I recognise that many of my regrets stem from a time in my life that was reckless, irresponsible and chaotic, perhaps even dangerous. However, despite these wrongdoings, in many ways I am glad I lived those years outside normal societal constraints. That period gave me a great deal, precisely through the raw experience itself. I don’t say this in defiance, but because I believe there is a certain richness to life that can emerge even from its transgressions. … I am grateful for the time when I had the audacity to make bad decisions, to crash about, doing the next wrong thing, to be young and messed-up and free to live regrettably.

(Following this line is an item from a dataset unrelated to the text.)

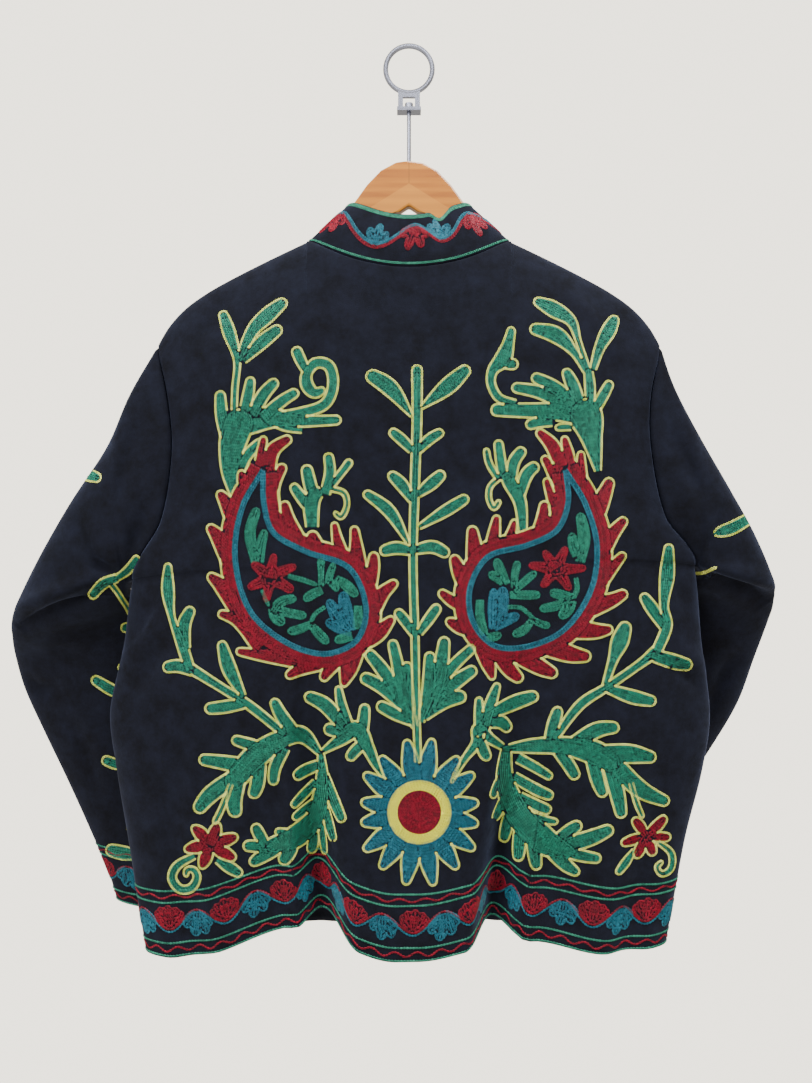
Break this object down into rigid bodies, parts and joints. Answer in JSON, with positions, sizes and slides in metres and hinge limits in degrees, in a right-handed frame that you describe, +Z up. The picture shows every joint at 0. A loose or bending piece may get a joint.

When I look back now, though, from this greater distance, the remorse no longer burns with the same intensity it once did. Instead, it is tempered by a kind of nostalgia — a shame that smiles back at me. I am not saying I have stopped feeling shame, but I don’t feel it so sharply when I look back on the bad old days, Ronnie.

He names shame as a “course-corrector” possessing a “redemptive electricity” (2 Cor 7:8–12). Anyone who has lived a little can relate to this sentiment — when the failures, pains, and embarrassments of our past don’t only inspire remorse but also gratitude. He’s very clear that he is not romanticizing wrongdoing but naming the capacity for a wound to become a source of wisdom. 

3. Speaking of remorse that leads to repentance, Peter Wehner thinks that faithful Americans “can still repair the wreckage they have wrought.” American evangelicals, he says, have embraced a model of public faithfulness motivated by dominance and the desire for a strongman who will defeat their enemies. Though he worries that their embrace of “warriors” over servants has been catastrophically damaging to the church’s witness. If history is any indication, the church is all too prone to trade humility for humiliation and charity for victory.

For much of the past half century, evangelical engagement with the world has instead been shaped largely by fear — a fear of losing cultural and political influence, and with it a whole way of life. Those fears are not entirely unfounded, and in some cases they are rooted in a longing to protect children and deeply held values. But this siege mentality breeds suspicion of outsiders and a defensiveness toward the world. Many Christians seek to keep a hostile world at bay by discouraging inquiry and critical thinking, by empowering theological enforcers, and by drawing narrow doctrinal boundaries.

Nothing is beyond the possibility of repair. The antidote to the wreckage: an embrace of Christian humanism (one of the animating ideas behind the recent Understory Festival in Washington, DC).

The ancient tradition of Christian humanism has, in times past, helped Christianity recover its bearings. The framework rests on the claim that the deepest affirmation of what it means to be human is found in the incarnation; in the belief that every person is made in the image of God, which is the grounding of human dignity; and in the conviction that learning, scholarship, and the cultivation of the arts and the imagination can themselves be expressions of faith and acts of devotion.

It’s good to sit with the questions about why the church is where it is right now. Why might people want a strongman? Because they are afraid. Why do people seek certainty, even if it’s peddled to them as lies? Because they feel vulnerable. Why do people become obsessed with power? Because they are powerless. And this is why ancient Christian humanism is good news.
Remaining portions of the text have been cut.